If Jeyes had known that his life would be so short, he would perhaps have devoted more time to book-writing. It is a pity—except for his country and the Conservative party—that he gave up so much of his life to necessarily ephemeral journalism. I always heard that but for a flaw in a will he would have been owner of one of the greatest provincial journals in England.

Peace be to his ashes. He was a merry soul, and if the theosophists are right about our astral bodies meeting the spirits of the departed, there is no one with whom I should so much enjoy an astral conversation as Jeyes. He would be such a volatile spirit. I can imagine the naïveté with which he would describe his experiences.

The Rev. Herbert Bentley Freeman—the Rector of Burton-on-Trent—a cousin of the historian, and a descendant, I believe, of the mighty Bentley of Phalaris renown, came up to Trinity from Uppingham in the same term as Jeyes. Freeman and A. A. Baumann, who was afterwards Conservative M.P. for Peckham, were the two most brilliant speakers at the Union in my day. The undergraduates said that both wrote their speeches beforehand, and learned them by heart and practised their delivery.

Years afterwards I met Baumann when he had given up his safe seat at Peckham and unsuccessfully contested a seat in the North, I think at Manchester.

“What made you give up Peckham?” I asked. “They would have gone on electing you there as long as you lived.”

“My dear chap, life isn’t worth living when you are member for Peckham. I live in South Kensington, and while I was member for Peckham I used to find my hall full of constituents by the time I came down for breakfast, and by lunch-time you’d have thought that I was having an auction of my furniture.”
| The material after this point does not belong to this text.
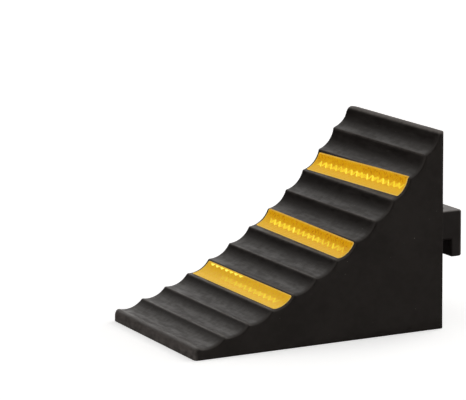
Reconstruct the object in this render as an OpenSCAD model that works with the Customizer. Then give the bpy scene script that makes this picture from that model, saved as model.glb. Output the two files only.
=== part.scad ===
// Wheel chock: a solid rubber wedge with a scalloped, tyre-shaped ramp, three
// reflective tape strips and a rubber-covered U handle bolted to its back.
// Millimetres. +X runs from the toe to the back, +Z is up, and the origin is
// the centre of the wedge's flat base. The shape is the same on both sides of Y = 0.

/* [Wedge] */
// Length of the wedge from the toe to its back face
body_length = 292; // [286:1:300]
// Width of the wedge
body_width = 200; // [200:1:230]
// Height of the wedge's ridge
body_height = 213; // [206:1:220]
// Height of the blunt toe
toe_height = 12.6; // [11:0.1:14]
// Distance from the toe's face to the middle of its rounded top
toe_crest_x = 7; // [6:0.1:8]
// Radius of the vertical corners at the toe
toe_corner_r = 5; // [2:0.5:8]
// Radius of the vertical corners at the back
back_corner_r = 1.5; // [0.5:0.5:3]

/* [Ramp] */
// Radius of the tyre that the ramp's crests follow
ramp_r = 500; // [450:10:600]
// Number of scallops from the toe to the top
scallop_count = 12; // [10:1:14]
// Depth of each scallop below its crests
scallop_depth = 3.8; // [3:0.1:4.5]
// Radius of the rounded crests
crest_r = 2.5; // [2:0.1:3]
// Radius of the rounded ridge at the top, which the back face cuts off
ridge_r = 8.5; // [4:0.5:10]
// Radius of the rounded edge between the ramp and each side
edge_r = 4; // [2:0.5:5]

/* [Base tread] */
// Number of grooves across the base, an even number
groove_count = 10; // [2:2:10]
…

But of all the men who were at Oxford with me, no one has been so prominent, then and now taken together, in intellectual circles as W. L. Courtney. Courtney was then a rather young New College don, who had the distinction of being married to an extremely smart-looking wife. That would have been a distinction by itself in the Oxford of that day, for few were married in a way suitable to impress undergraduates. Added to that, he cut the most eminent figure in athletics of any don in Oxford. He was the treasurer of the University Boat Club, while the dons respected him as the ablest man in Oxford at philosophy. I was not there when he gave it all up to come to London and be literary editor of the Daily Telegraph and editor of the Fortnightly Review, but I can imagine the consternation which fell upon that ancient seat of learning when their bright particular star, the admiration alike of don and undergraduate, “chucked it,” as they say, for journalism. Of course he did wisely, for in an incredibly short space of time he had as distinguished a position in London as he had had at Oxford. His influence on literature has been immense. He has stood for the combination of scholarliness and up-to-dateness. His own books range from essays on the verge of fiction to some of the most important works on philosophy published in his generation. Incidentally, the creator of Egeria is our best dramatic critic, and a writer of plays.